Le fâcheux abandon de Vettel nous a privés d’un duel au finish entre lui et Grosjean. Lequel, cependant que se déroulaient les évènements que l’on vient de raconter, taillait fort joliment son chemin. On l’avait vu prendre, sans coup férir, l’avantage sur Bottas, Ricciardo et Perez au freinage pour le « S » des Combes tout en haut de la ligne droite. Et progressivement réduire son retard sur la Ferrari de Vettel. Vers la mi-course, juste après la neutralisation par « safety car virtuelle » due à la panne de Ricciardo, son retard sur Vettel était de cinq secondes. Patiemment, dixième par dixième, Grosjean se mit alors en devoir de le grignoter.

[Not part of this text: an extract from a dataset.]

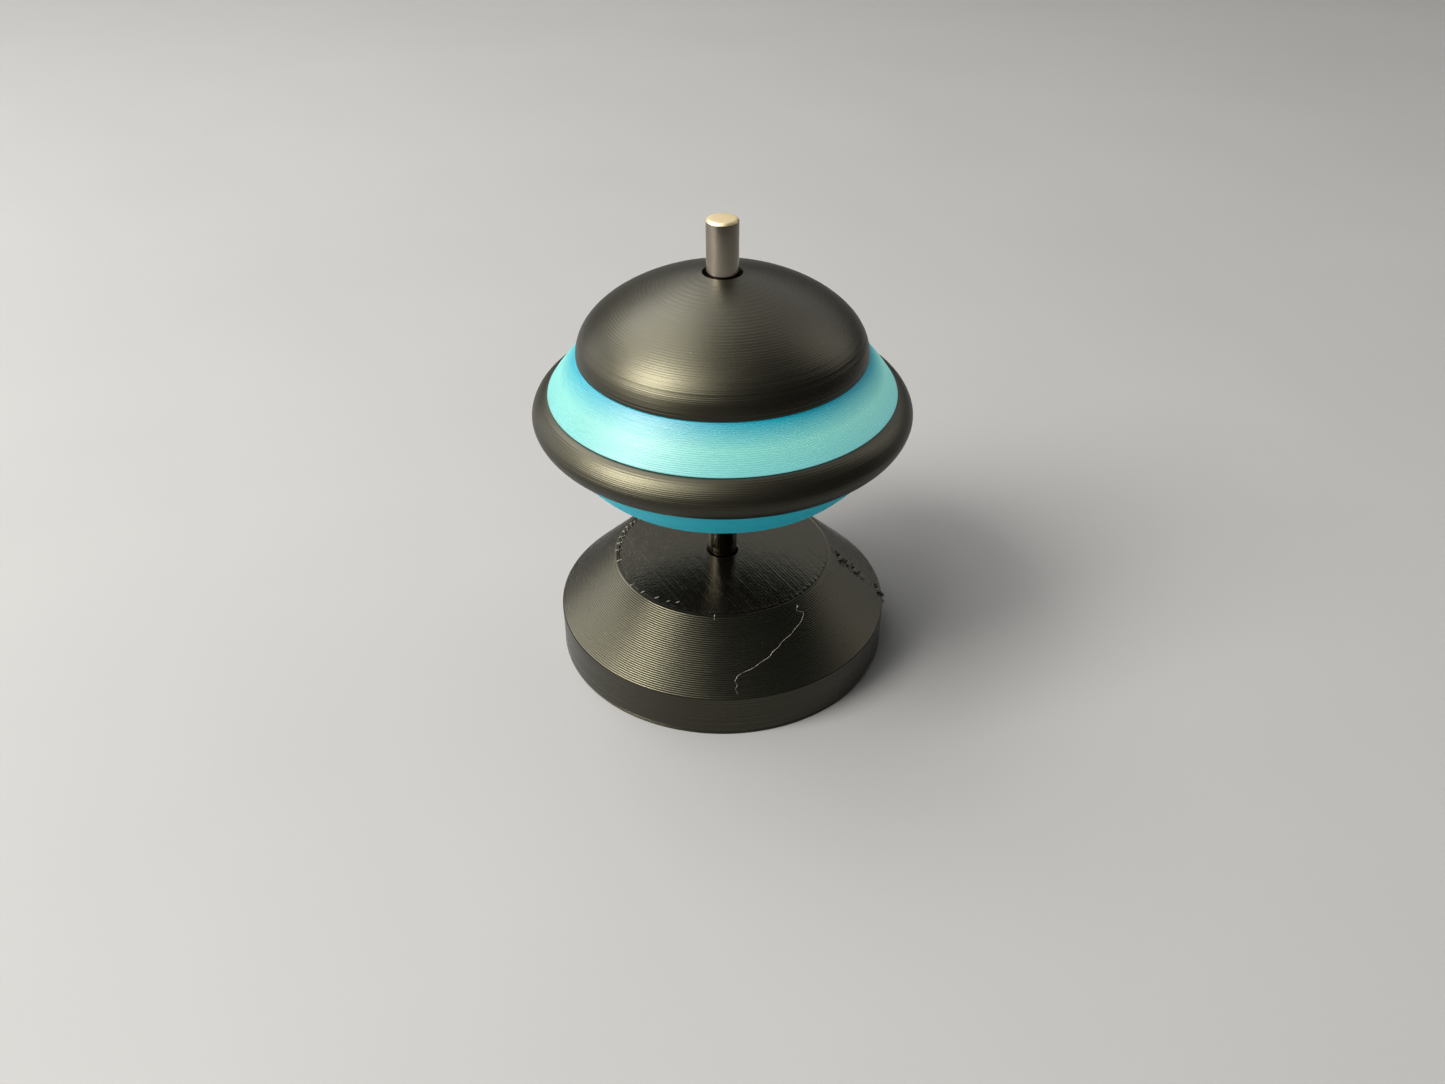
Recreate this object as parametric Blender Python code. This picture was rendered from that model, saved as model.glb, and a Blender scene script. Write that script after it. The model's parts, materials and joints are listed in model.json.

Romain était tout près de se rapprocher à moins d’une seconde de la Ferrari (la fatidique seconde qui permet d’avoir recours au DRS, si précieux pour doubler en ligne droite) quand explosa le pneu du malchanceux Vettel. On ne saura évidemment jamais si Grosjean aurait été capable d’infliger à Vettel le même sorte de dépassement qu’il avait fait subir à Bottas, Ricciardo et Perez un peu plus tôt. Mais qu’importe : la troisième place qui a récompensé sa course n’est nullement usurpée. Bravo à lui.